October, 19, 2008 AT 6:35 AM
Ok, so I went and bought a new battery and it is still not charging, and I am still getting the 41 fault code, any ideas? I saw somewhere that there could be a short or an open wire causing the problem, so I started shooting wires again, and I did find something. I found a pink wire going to the radio that was shorting to ground. So I fixed that, but it is still not charging. I am defiantly at a loss. I should be getting my new ECM this week. I will post my results when I get it installed. Thanks for the help.
October, 1, 2009 AT 12:12 AM
I have a chrysler car but I am having the same problem. I too swapped the alternator which didn't work. Any help is appreciated. Thanks
October, 3, 2009 AT 7:16 AM
This is for the 93 Jeep, I will aslo look up the car But I need the model?
TEST CH-2, ALTERNATOR FIELD NOT SWITCHING PROPERLY (CODE 41 ) 1. Put DRB-II in voltmeter mode.
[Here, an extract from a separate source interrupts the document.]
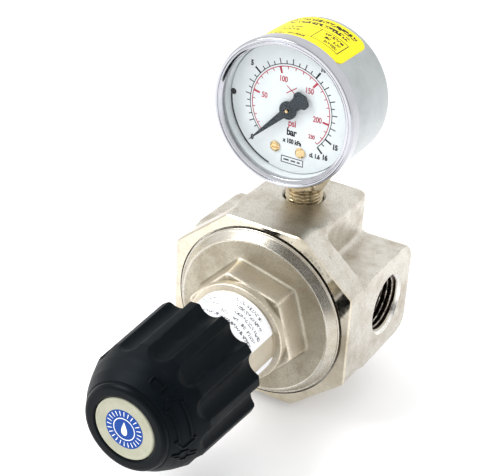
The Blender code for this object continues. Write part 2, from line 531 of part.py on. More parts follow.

Check voltage of Automatic Shutdown (ASD) circuit by probing Dark Green/Orange wire (Dark Green/Black wire on Grand Cherokee and Grand Wagoneer) at back of alternator. If voltage is less than 10 volts, repair open circuit from ignition switch. If voltage is 10 volts or greater. go to next step. 2. Check voltage of alternator field driver circuit by probing Dark Green wire at back of alternator. If voltage is less than 10 volts, go to next step. If voltage is 10 volts or greater, go to step 6). 3. Turn ignition off. Disconnect and inspect PCM connector. Repair, if necessary. Disconnect alternator harness from back of alternator. Using an external ohmmeter, check field driver circuit (Dark Green wire) for resistance. If resistance is less than 5.0 ohms, replace PCM. If resistance is 5.0 ohms or greater, repair open in Dark Green wire. 4. Turn ignition off. Disconnect PCM connector. Disconnect alternator harness from back of alternator. Using an external ohmmeter, check for resistance between alternator field terminals. If resistance is 5.0 ohms or greater, replace alternator. If resistance is less than 5.0 ohms, go to next step. 5. With DRB-II in ohmmeter mode, check resistance in field circuit of alternator harness. If resistance is 5.0 ohms or greater, repair short to ground in field driver circuit (Dark Green wire). If resistance is less than 5.0 ohms, replace PCM. 6. Turn ignition off. Disconnect PCM connector. Disconnect alternator harness from back of alternator. Using an external ohmmeter, check for resistance in field driver circuit alternator harness terminal and cavity No. 20 on PCM connector. See Fig. 4 . If resistance is 5.0 ohms or greater, repair short to ground in field driver circuit (Dark Green wire). If resistance is less than 5.0 ohms, replace PCM. Perform CHARGING VERIFICATION (CH-VER) test. NOTE: Perform TEST CH-1, BATTERY CONDITION CHECK before proceeding.
TEST CH-1, BATTERY CONDITION CHECK 1. If battery has a built-in hydrometer, go to step 2). Turn ignition and all accessories off. Ensure battery voltage is 12.0 volts or greater. If voltage is less than 12.0 volts, charge battery and go to step 3). 2. If battery hydrometer is Green, go to step 3).1f battery hydrometer is Yellow or a bright color, replace battery and perform CHARGING VERIFICATION (CH-VER) test. If battery hydrometer is dark in color, charge battery and go to next step. 3. Ensure battery cables, terminals and posts are clean and tight. Perform a battery load test by applying a 300-amp load for 15 seconds. Wait 15 seconds to allow battery to stabilize. Apply a load equal to 50 percent of battery cold cranking rating for 15 seconds and record minimum voltage reading. 4. See MINIMUM BATTERY VOLTAGE table. If battery is below volt age, replace battery and perform CHARGING VERIFICATION (CH-VER) test. If voltage reading is okay, go to next step. NOTE: Perform PRELIMINARY CHECKS under TROUBLE SHOOTING before proceeding. If battery shows signs of freezing or leakage, battery posts are loose or battery has low electrolyte level, DO NOT test.